■ Aim:
The entries below are to be written out again without alteration.

[Begin Records to use]

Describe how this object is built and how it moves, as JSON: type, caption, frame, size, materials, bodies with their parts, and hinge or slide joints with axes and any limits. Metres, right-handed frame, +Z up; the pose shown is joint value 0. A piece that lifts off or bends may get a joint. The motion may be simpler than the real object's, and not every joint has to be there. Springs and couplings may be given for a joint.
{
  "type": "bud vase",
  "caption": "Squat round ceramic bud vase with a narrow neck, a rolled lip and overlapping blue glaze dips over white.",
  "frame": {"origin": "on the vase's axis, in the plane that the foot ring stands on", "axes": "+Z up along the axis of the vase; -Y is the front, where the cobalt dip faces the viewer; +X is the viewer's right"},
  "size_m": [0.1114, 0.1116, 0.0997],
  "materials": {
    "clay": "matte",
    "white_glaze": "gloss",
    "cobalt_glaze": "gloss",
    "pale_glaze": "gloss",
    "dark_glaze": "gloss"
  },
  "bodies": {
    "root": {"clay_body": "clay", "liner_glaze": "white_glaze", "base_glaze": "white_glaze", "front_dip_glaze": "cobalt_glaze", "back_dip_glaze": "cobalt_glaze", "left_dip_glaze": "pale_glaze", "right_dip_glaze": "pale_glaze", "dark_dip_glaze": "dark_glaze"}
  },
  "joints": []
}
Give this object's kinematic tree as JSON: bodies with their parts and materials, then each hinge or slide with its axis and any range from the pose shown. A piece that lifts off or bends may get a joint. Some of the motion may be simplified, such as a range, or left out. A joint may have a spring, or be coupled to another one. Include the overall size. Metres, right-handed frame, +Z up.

[End Records to use]

■ Completed exercise:
Describe how this object is built and how it moves, as JSON: type, caption, frame, size, materials, bodies with their parts, and hinge or slide joints with axes and any limits. Metres, right-handed frame, +Z up; the pose shown is joint value 0. A piece that lifts off or bends may get a joint. The motion may be simpler than the real object's, and not every joint has to be there. Springs and couplings may be given for a joint.
{
  "type": "bud vase",
  "caption": "Squat round ceramic bud vase with a narrow neck, a rolled lip and overlapping blue glaze dips over white.",
  "frame": {"origin": "on the vase's axis, in the plane that the foot ring stands on", "axes": "+Z up along the axis of the vase; -Y is the front, where the cobalt dip faces the viewer; +X is the viewer's right"},
  "size_m": [0.1114, 0.1116, 0.0997],
  "materials": {
    "clay": "matte",
    "white_glaze": "gloss",
    "cobalt_glaze": "gloss",
    "pale_glaze": "gloss",
    "dark_glaze": "gloss"
  },
  "bodies": {
    "root": {"clay_body": "clay", "liner_glaze": "white_glaze", "base_glaze": "white_glaze", "front_dip_glaze": "cobalt_glaze", "back_dip_glaze": "cobalt_glaze", "left_dip_glaze": "pale_glaze", "right_dip_glaze": "pale_glaze", "dark_dip_glaze": "dark_glaze"}
  },
  "joints": []
}
Give this object's kinematic tree as JSON: bodies with their parts and materials, then each hinge or slide with its axis and any range from the pose shown. A piece that lifts off or bends may get a joint. Some of the motion may be simplified, such as a range, or left out. A joint may have a spring, or be coupled to another one. Include the overall size. Metres, right-handed frame, +Z up.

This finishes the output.